Selected Stories
- First edition cover
- Author: Alice Munro
- Publisher: Alfred A. Knopf
- Publication date: October 1, 1996
- ISBN: 0-679-44627-3

= Selected Stories =

Short story collection by Alice Munro

Selected Stories (later republished as A Wilderness Station: Selected Stories, 1968–1994) is a volume of short stories by Canadian writer Alice Munro, published by McClelland and Stewart in 1996. The book collects stories from Munro's seven previous short story collections.
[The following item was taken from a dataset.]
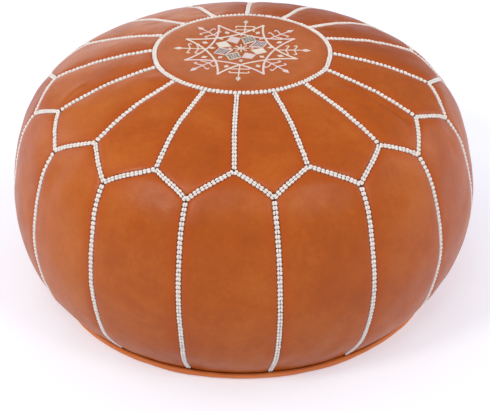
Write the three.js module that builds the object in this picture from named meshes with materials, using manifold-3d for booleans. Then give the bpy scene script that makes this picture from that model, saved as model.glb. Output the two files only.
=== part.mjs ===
// A stuffed leather floor pouf: an embroidered round medallion, a ring of top
// panels, a ring of side panels, a two-piece base closed by a zip, raised
// hand-stitched braids over the seams, an inner bag and its filling.
//
// Millimetres, +Z up, origin at the middle of the base on the floor. Angles run
// from the front (-Y) towards +X, and one top seam points straight to the front.

import * as THREE from 'three';
import { mergeVertices } from 'three/addons/utils/BufferGeometryUtils.js';
import Module from 'manifold-3d';

const wasm = await Module();
wasm.setup();

// ---------------------------------------------------------------- dimensions

const PANELS = 16;                  // panels in each ring
const STEP = (2 * Math.PI) / PANELS;
const SEGMENTS = 4 * PANELS;        // facets round the pouf, so every seam is on a facet edge
const GAP = 0.3;                    // clearance between neighbouring pieces

const WIDEST = 270;                 // radius of the pouf at its widest
const CROWN_HEIGHT = 287.5;         // the medallion is flat out to CROWN_RADIUS
const CROWN_RADIUS = 88;
const MEDALLION_RADIUS = 102;       // ring seam between the medallion and the top panels
const UPPER_POINT_RADIUS = 212;     // zigzag seam: where the top seams end
const LOWER_POINT_RADIUS = 235;     // zigzag seam: where the side seams start
const ZIGZAG_FLOOR = 150;           // the zigzag only cuts the skin above this height
const CUT_LOW = 200;                // upright cuts through the crown run between these heights
const CUT_HIGH = 400;
const LEATHER = 1.8;                // thickness of the top and side panels

// Outline of the skin from the edge of the flat crown down to the base seam.
const SKIN_KNOTS = [
  [CROWN_RADIUS, CROWN_HEIGHT], [MEDALLION_RADIUS, 285], [159.8, 271], [UPPER_POINT_RADIUS, 249.5],
  [LOWER_POINT_RADIUS, 230], [257, 192], [WIDEST, 121.5], [257.5, 50], [230, 7.6],
];
const SKIN_ROWS = 10;

const BASE_LEATHER = 2.2;           // thickness of the base halves
const RIM_OUTER = 235;              // rolled rim of the base, standing proud of the skin
const RIM_INNER = 227.5;
const RIM_HEIGHT = 7;

const BRAID_WIDTH = 6;
const BRAID_HEIGHT = 2;
const BRAID_FOOT = 9;               // side braids stop above the rim

const STAR_TIP = 66;                // embroidered eight-pointed star
const STAR_CROSSING = 38.6;
const STAR_TURN = THREE.MathUtils.degToRad(3);
const ROSETTE_RADIUS = 28;
const ARROW_TIP = 77.5;
const THREAD_WIDTH = 1.6;
const THREAD_HEIGHT = 0.8;

const SLOT_HALF_LENGTH = 185;       // opening in the base for the zip, along X
const SLOT_HALF_WIDTH = 7;
const HEM_WIDTH = 9;                // turned-in edge of the leather along the slot
const HEM_HEIGHT = 4.4;
const TAPE = { halfLength: 190, inner: 3.3, outer: 15.5, bottom: 4.7, top: 5.3 };
const TEETH = { from: -168, to: 166, inner: 0.5, outer: 3, bottom: 4, top: 6 };
const STOP_LENGTH = 3.5;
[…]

Upon its release, reviewers generally praised the book's writing style, detail and emotions.

== Background ==
The book collects stories from seven of Munro's eight previously published books as of the time of its original publication; her only book not represented in Selected Stories was her novel Lives of Girls and Women.

==Stories==
- "Walker Brothers Cowboy"
- "Dance of the Happy Shades"
- "Postcard"
- "Images"
- "Something I've Been Meaning to Tell You"
- "The Ottawa Valley"
- "Material"
- "Royal Beatings"
- "Wild Swans"
- "The Beggar Maid"
- "Simon's Luck"
- "Chaddeleys and Flemings I: The Connection"
- "Chaddeleys and Flemings II: The Stone in the Field"
- "Dulse"
- "The Turkey Season"
- "Labor Day Dinner"
- "The Moons of Jupiter"
- "The Progress of Love"
- "Lichen"
- "Miles City, Montana"
- "White Dump"
- "Fits"
- "Friend of My Youth"
- "Meneseteung"
- "Differently"
- "Carried Away"
- "The Albanian Virgin"
- "A Wilderness Station"
- "Vandals"

== Reception ==
A review from The Globe and Mail praised the book as an excellent introduction to Munro's work, as its chronological arrangement offers the ability to observe the evolution of her writing style and thematic focus over the course of her career. Selected Stories also received a starred review from Publishers Weekly, which described the book as a "literature-lover's feast" and the stories as "trenchant, finely modulated and truly brilliant meditations on peoples' complexities and the emotions they contend with--sometimes ruefully, sometimes in pain, but most often with stoic dignity". Kirkus also stated that the stories were "compact and resonant". James Wood from The London Review of Books also praised the comic detail of the stories, describing some as "delicate". He also complimented the portrayal of communities as realistic and the characters' "self-calibrations and self-protectiveness of small towns against themselves". However, Wood was more critical to the prose, which was "not lavish: it is intelligently starved; not sticky with metaphor, or crowded with detail" but occasionally disappointing.